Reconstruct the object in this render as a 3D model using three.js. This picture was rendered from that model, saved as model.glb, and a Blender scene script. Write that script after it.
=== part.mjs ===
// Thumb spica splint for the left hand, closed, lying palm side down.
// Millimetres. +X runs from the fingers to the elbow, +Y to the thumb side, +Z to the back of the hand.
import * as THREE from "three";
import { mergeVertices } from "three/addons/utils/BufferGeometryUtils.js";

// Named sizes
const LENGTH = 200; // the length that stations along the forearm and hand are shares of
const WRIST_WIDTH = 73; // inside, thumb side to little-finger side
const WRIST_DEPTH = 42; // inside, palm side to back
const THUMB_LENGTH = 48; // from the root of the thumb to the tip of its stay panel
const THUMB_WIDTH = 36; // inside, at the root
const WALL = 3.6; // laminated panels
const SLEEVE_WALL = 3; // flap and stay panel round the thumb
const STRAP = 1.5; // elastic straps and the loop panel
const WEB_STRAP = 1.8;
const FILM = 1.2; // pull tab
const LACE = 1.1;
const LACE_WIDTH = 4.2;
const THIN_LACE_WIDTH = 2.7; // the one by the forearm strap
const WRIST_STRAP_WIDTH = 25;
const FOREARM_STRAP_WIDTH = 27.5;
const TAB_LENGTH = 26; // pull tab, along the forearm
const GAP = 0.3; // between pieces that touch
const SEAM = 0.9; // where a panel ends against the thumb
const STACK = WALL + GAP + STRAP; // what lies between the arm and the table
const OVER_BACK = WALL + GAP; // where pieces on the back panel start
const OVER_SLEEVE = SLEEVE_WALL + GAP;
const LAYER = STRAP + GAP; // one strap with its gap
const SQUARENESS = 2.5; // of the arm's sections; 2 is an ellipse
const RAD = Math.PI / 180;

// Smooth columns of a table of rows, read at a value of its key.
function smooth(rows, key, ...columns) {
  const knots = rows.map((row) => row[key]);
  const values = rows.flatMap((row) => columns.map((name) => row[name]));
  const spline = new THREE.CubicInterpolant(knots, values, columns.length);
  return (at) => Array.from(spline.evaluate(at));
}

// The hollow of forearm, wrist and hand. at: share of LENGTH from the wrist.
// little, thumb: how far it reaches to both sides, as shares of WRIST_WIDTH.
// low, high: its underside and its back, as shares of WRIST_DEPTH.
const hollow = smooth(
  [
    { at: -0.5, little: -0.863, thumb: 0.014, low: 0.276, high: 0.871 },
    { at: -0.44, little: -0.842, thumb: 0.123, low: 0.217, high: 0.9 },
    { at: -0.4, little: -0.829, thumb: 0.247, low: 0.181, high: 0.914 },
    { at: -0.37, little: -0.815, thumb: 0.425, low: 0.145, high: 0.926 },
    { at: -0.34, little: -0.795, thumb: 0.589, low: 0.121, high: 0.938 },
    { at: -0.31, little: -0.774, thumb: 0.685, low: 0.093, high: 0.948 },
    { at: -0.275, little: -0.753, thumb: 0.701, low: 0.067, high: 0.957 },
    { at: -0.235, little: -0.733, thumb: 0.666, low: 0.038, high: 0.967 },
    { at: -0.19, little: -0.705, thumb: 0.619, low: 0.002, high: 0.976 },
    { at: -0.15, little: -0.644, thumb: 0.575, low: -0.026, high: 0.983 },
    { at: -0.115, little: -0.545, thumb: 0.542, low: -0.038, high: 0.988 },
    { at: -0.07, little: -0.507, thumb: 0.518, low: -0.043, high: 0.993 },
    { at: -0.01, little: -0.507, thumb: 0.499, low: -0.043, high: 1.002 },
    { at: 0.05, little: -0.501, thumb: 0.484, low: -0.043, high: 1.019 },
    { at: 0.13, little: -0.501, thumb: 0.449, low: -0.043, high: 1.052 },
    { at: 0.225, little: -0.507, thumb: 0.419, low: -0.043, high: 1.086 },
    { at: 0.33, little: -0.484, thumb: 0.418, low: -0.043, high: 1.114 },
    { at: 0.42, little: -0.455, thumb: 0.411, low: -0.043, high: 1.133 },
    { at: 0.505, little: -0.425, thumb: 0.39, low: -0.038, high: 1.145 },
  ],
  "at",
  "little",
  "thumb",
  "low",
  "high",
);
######
[Stated exercise]: Repeat the material above in full, quoting it exactly.

[Response below]:
Reconstruct the object in this render as a 3D model using three.js. This picture was rendered from that model, saved as model.glb, and a Blender scene script. Write that script after it.
=== part.mjs ===
// Thumb spica splint for the left hand, closed, lying palm side down.
// Millimetres. +X runs from the fingers to the elbow, +Y to the thumb side, +Z to the back of the hand.
import * as THREE from "three";
import { mergeVertices } from "three/addons/utils/BufferGeometryUtils.js";

// Named sizes
const LENGTH = 200; // the length that stations along the forearm and hand are shares of
const WRIST_WIDTH = 73; // inside, thumb side to little-finger side
const WRIST_DEPTH = 42; // inside, palm side to back
const THUMB_LENGTH = 48; // from the root of the thumb to the tip of its stay panel
const THUMB_WIDTH = 36; // inside, at the root
const WALL = 3.6; // laminated panels
const SLEEVE_WALL = 3; // flap and stay panel round the thumb
const STRAP = 1.5; // elastic straps and the loop panel
const WEB_STRAP = 1.8;
const FILM = 1.2; // pull tab
const LACE = 1.1;
const LACE_WIDTH = 4.2;
const THIN_LACE_WIDTH = 2.7; // the one by the forearm strap
const WRIST_STRAP_WIDTH = 25;
const FOREARM_STRAP_WIDTH = 27.5;
const TAB_LENGTH = 26; // pull tab, along the forearm
const GAP = 0.3; // between pieces that touch
const SEAM = 0.9; // where a panel ends against the thumb
const STACK = WALL + GAP + STRAP; // what lies between the arm and the table
const OVER_BACK = WALL + GAP; // where pieces on the back panel start
const OVER_SLEEVE = SLEEVE_WALL + GAP;
const LAYER = STRAP + GAP; // one strap with its gap
const SQUARENESS = 2.5; // of the arm's sections; 2 is an ellipse
const RAD = Math.PI / 180;

// Smooth columns of a table of rows, read at a value of its key.
function smooth(rows, key, ...columns) {
  const knots = rows.map((row) => row[key]);
  const values = rows.flatMap((row) => columns.map((name) => row[name]));
  const spline = new THREE.CubicInterpolant(knots, values, columns.length);
  return (at) => Array.from(spline.evaluate(at));
}

// The hollow of forearm, wrist and hand. at: share of LENGTH from the wrist.
// little, thumb: how far it reaches to both sides, as shares of WRIST_WIDTH.
// low, high: its underside and its back, as shares of WRIST_DEPTH.
const hollow = smooth(
  [
    { at: -0.5, little: -0.863, thumb: 0.014, low: 0.276, high: 0.871 },
    { at: -0.44, little: -0.842, thumb: 0.123, low: 0.217, high: 0.9 },
    { at: -0.4, little: -0.829, thumb: 0.247, low: 0.181, high: 0.914 },
    { at: -0.37, little: -0.815, thumb: 0.425, low: 0.145, high: 0.926 },
    { at: -0.34, little: -0.795, thumb: 0.589, low: 0.121, high: 0.938 },
    { at: -0.31, little: -0.774, thumb: 0.685, low: 0.093, high: 0.948 },
    { at: -0.275, little: -0.753, thumb: 0.701, low: 0.067, high: 0.957 },
    { at: -0.235, little: -0.733, thumb: 0.666, low: 0.038, high: 0.967 },
    { at: -0.19, little: -0.705, thumb: 0.619, low: 0.002, high: 0.976 },
    { at: -0.15, little: -0.644, thumb: 0.575, low: -0.026, high: 0.983 },
    { at: -0.115, little: -0.545, thumb: 0.542, low: -0.038, high: 0.988 },
    { at: -0.07, little: -0.507, thumb: 0.518, low: -0.043, high: 0.993 },
    { at: -0.01, little: -0.507, thumb: 0.499, low: -0.043, high: 1.002 },
    { at: 0.05, little: -0.501, thumb: 0.484, low: -0.043, high: 1.019 },
    { at: 0.13, little: -0.501, thumb: 0.449, low: -0.043, high: 1.052 },
    { at: 0.225, little: -0.507, thumb: 0.419, low: -0.043, high: 1.086 },
    { at: 0.33, little: -0.484, thumb: 0.418, low: -0.043, high: 1.114 },
    { at: 0.42, little: -0.455, thumb: 0.411, low: -0.043, high: 1.133 },
    { at: 0.505, little: -0.425, thumb: 0.39, low: -0.038, high: 1.145 },
  ],
  "at",
  "little",
  "thumb",
  "low",
  "high",
);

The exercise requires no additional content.